After the reprimanding authority has completed a Notification of Employee Hearing form (PERS-184), the employee is entitled to notice in a specific manner.
  • If the employer hand delivers to the employee a copy of PERS-184, the employer must obtain the employee's signature and date the form; or, if the employee refuses to sign and the refusal is done in the presence of a witness, the employer may obtain the witneses signature which acknowledges the employees refusal to sign the document. (It is important to note that the witness must not be a person who is bias or prejudice against the employee. If the witness had an ax to grind against the employee, the taint of fairness in the process is called into question.); or
  • The employer may mail a copy of the PERS-184 to the employee, so long as the employer does so via U.S. Certified Mail (return receipt requested).
The employer must schedule the employee disciplinary hearing within a certain time period.
    Notification of a scheduled hearing must afford the employee a minimum of twenty-four (24) hours prior to the hearing. The hearing must be scheduled on or before five (5) work days after the employee receives the notice.
  • Although PD22 speaks to a 24-hour advance notice of hearing to the employee, it is silent as to whether this period is calculated in terms of a work hour advance notice. The policy otherwise lends itself to exact language in terms of work days versus non-work days. In keeping with the theme of policy language, It is reasonable for the employee to assume that he or she is entitled to 24 work hour advance notice.
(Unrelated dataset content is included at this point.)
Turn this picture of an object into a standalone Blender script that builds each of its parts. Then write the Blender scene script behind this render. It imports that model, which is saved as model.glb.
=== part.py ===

  • The employee (not the employer) has the option to waive the 24 hour notice. However, should the employee forego proper notification, the employee must sign and date a form which clearly sets out that the employee understands the consequences in waiving proper notice. Waiver of proper notification cannot be done in advance. The employee must be informed of pending charges prior to signing a waiver. A signed waiver is void as to any charges other than the charges pending and specified against the employee at the time the waiver was signed.